Mesmo mostrando os vídeos e as fotos em que alegadamente aparecem os guardas, todos negaram, dizendo que se trata de outras pessoas.

“Em conclusão, da análise feita, a lista de nomes e números de telefone, a comissão chega a conclusão de que não se constatou serem as mesmas pessoas; não temos elementos suficientes para concluir se são ou não”, apresentou a interlocutora.

Da revista e análise facial de todas as reclusas e da contagem física, face à denúncia, feita para verificar as caras e nas imagens dos vídeos, também não se constatou qualquer reclusa com características faciais ou corporais das que constam no vídeo da denúncia.

Os carros, supostamente usados para transportar as reclusas para a pensão, referidos na denúncia, também não foram identificados como sendo dos guardas penitenciários.

Da visita que foi feita à pensão referida na denúncia, o proprietário confirmou que as fotos apresentadas na denúncia são do seu estabelecimento, mas não foi possível ter acesso às imagens das câmaras de segurança dos dias e das datas visadas na denúncia.

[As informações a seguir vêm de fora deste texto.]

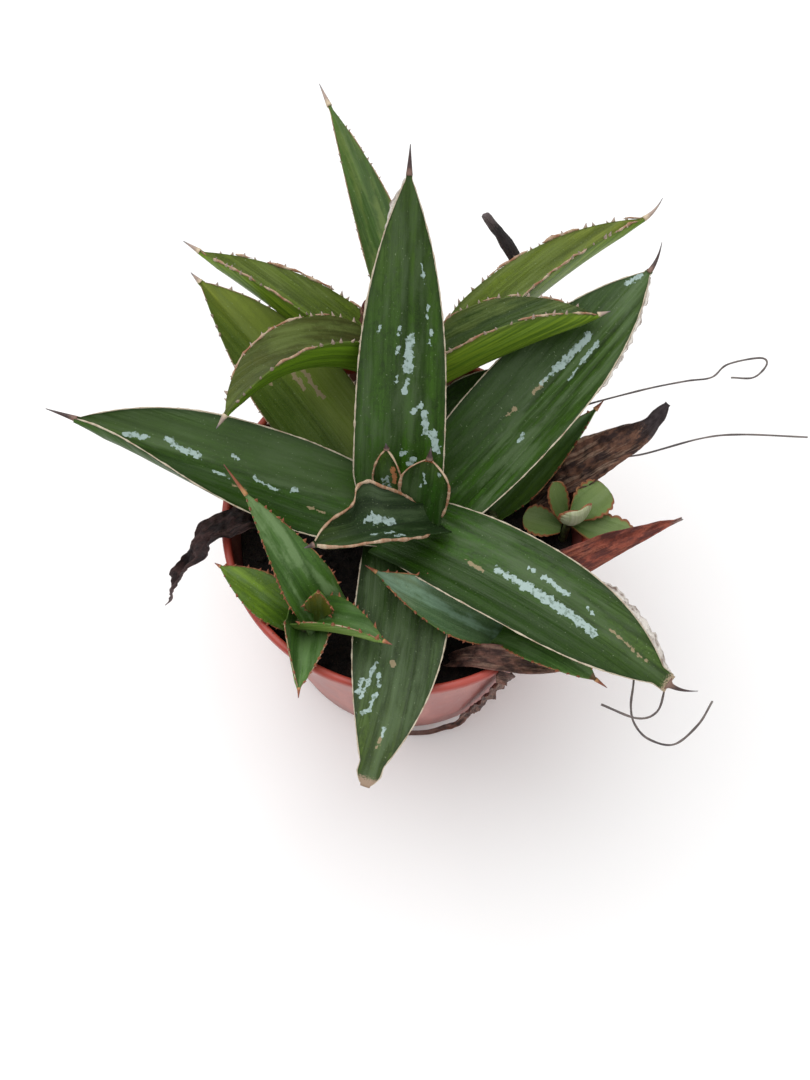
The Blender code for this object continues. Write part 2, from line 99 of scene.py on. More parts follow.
# dead leaves: dry, thin and wavy, each laid along its own line of points with the way its upper
# face looks at even places along it
UP = (0, 0, 1)
DEAD = {
    "dead_leaf_west": dict(
        line=[
            (-36, 2, 86.8), (-45, 0, 93), (-53, -4, 102), (-61, -8.5, 104), (-68, -14, 98), (-75, -19, 89),
            (-80, -24, 78)
        ],
        faces=[UP, UP, UP, (-0.5, -0.3, 1), (-1, -0.5, 0.5)],
        skin="purple", W=10, cup=(10, 45), crumple=2.6, ripple=1.8, b0=0.9, tp=1.3
    ),
    "dead_leaf_east": dict(
        line=[
            (42, 10, 86.2), (49, 12, 97), (57.5, 14, 106), (67, 17.5, 111), (76, 22, 114), (83, 29, 119)
        ],
        faces=[UP, UP, (0, -0.3, 1)],
        skin="brown", W=17, cup=(20, 50), b0=1.0, wide=0.4, tp=1.5, tip=0.3, blunt=0.08, crumple=2.0
    ),
    "dead_leaf_red": dict(
        line=[
            (40, -25, 86.6), (47, -22, 98), (54, -19.5, 105), (64, -15.5, 107), (75, -11, 109),
            (86, -7, 110)
        ],
        faces=[UP, UP],
        skin="red", W=13, cup=(40, 62), b0=0.7, tp=1.7, crumple=0.7, vee=0.3, tip=0.1
    ),
    "dead_leaf_front": dict(
        line=[
            (13, -46.5, 87.5), (19, -47.6, 96.5), (28, -50, 103.4), (40, -51.5, 103.4), (54, -52.5, 104.5)
        ],
        faces=[UP, (0, -0.3, 1)],
        skin="tan", W=8, cup=(20, 30), b0=0.5, wide=0.5, crumple=1.3, tip=0.3
    ),
    "dead_leaf_hanging": dict(
        line=[
            (27.5, -55.4, 102.2), (31, -55.2, 98.5), (30.5, -52.6, 86), (28.8, -50.8, 60),
            (25.5, -49.5, 34), (20.5, -50, 12), (10.5, -52.4, 4), (0, -53, 3)
        ],
        faces=[
            (0.2, -0.4, 1), (0.5, -0.8, 0.4), (0.5, -0.9, 0), (0.45, -0.9, 0), (0.4, -0.9, 0.1),
            (0.3, -0.8, 0.5), (0.1, -0.4, 0.9), (0, -0.3, 1)
        ],
        skin="tan", W=6, cup=(10, 20), crumple=0.8, tip=0.3, b0=0.6
    ),
}

# dried stalk, bud and fibres: points along each and their radii
STALKS = {
    "dried_stalk": dict(
        points=[(4, 45.1, 101), (16, 60, 104.5), (34, 75, 105), (39, 87, 110), (33, 92, 120),
                (26, 93, 131)], radii=[1.8, 2.2, 2.4, 2.4, 2.2, 1.5]
    ),
    "dried_bud": dict(
        points=[(0, 43.6, 116.5), (-3.8, 48.6, 121), (-8.4, 52.6, 126), (-11.2, 54, 132),
                (-12.2, 54, 138)], radii=[1.2, 1.8, 4.0, 4.4, 1.2]
    ),
}
FIBRES = {
    "fibre_looped": [
        (40, 30, 85.9), (44, 31.5, 97), (53, 34, 105), (76, 38.5, 110.5), (92, 42.5, 110),
        (101, 44, 110), (107, 49, 110), (118, 51.5, 110), (120, 49, 110), (115, 44, 110),
        (107, 43, 111.5)
    ],
    "fibre_long": [
        (44, 17, 85.4), (50.5, 17, 97), (57.5, 17.5, 102.4), (66, 18, 103), (77, 19, 103), (98, 26, 101),
        (112, 28, 100), (134, 27, 100)
    ],
    "fibre_at_tip": [(56, -66, 112), (66, -70, 112), (72, -68, 112.2), (74.8, -60.8, 113.2)],
    "fibre_below_tip": [
        (65.8, -52.2, 114.2), (66, -59, 112), (65, -66, 110), (66, -71, 108.5), (70, -75, 107),
        (78, -76, 104), (86, -70, 103), (91, -63, 103)
    ],
}


# ---------------------------------------------------------------- shapes


def srgb(red, green, blue):
    """A colour given as 0 to 255 display values, as linear light."""
    out = []
    for value in (red, green, blue):
        c = value / 255
        out.append(c / 12.92 if c <= 0.04045 else ((c + 0.055) / 1.055) ** 2.4)
    return tuple(out)


def unit(v):
    return v / np.linalg.norm(v)


def seed_of(name):
    return sum((k + 1) * ord(c) for k, c in enumerate(name))


def waver(t, seed):
    """Smooth noise from -1 to 1 along a list of numbers."""
    return np.array([perlin.noise(Vector((float(x), seed * 0.37, seed * 0.11))) for x in t])


def smooth_line(points, per_span):
    """A soft curve through the points (Catmull-Rom), with extra points between them."""
    p = [np.array(q, float) for q in points]
    p = [2 * p[0] - p[1]] + p + [2 * p[-1] - p[-2]]
    line = []
    for a, b, c, d in zip(p[:-3], p[1:-2], p[2:-1], p[3:]):
        for k in range(per_span):
            t = k / per_span
            line.append(0.5 * (2 * b + (c - a) * t + (2 * a - 5 * b + 4 * c - d) * t * t
                               + (3 * b - a - 3 * c + d) * t ** 3))
    line.append(p[-2])
    return line


def stem_radius(profile, z):
    return float(np.interp(z, [row[0] for row in profile], [row[1] for row in profile]))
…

“No que tange à vistoria no estabelecimento Gima-Gima, não foi possível concluir que as imagens dos supostos agentes e reclusas sejam, de facto, as pessoas mencionadas”.

No fim, a Comissão de Inquérito recomendou ao ministério da Justiça a proteger as reclusas contra exploração e abusos, responsabilizar disciplinarmente as pessoas envolvidas nos casos de abuso sexual, instaurando processos disciplinares contra os envolvidos.

Outra recomendação, segundo a relatora, é que as reclusas devem ser vigiadas por guardas também femininas e proibir, explicitamente, formas de abuso e exploração sexual, incluindo não apenas agressão física, como também promover um inquérito do género em todas as cadeias nacionais.

“É preciso garantir que todas as denúncias sejam investigadas e, em caso de se provar, as pessoas devem ser responsabilizadas criminalmente e garantir a protecção das fontes para os que forem a colaborar com as investigações”, concluiu.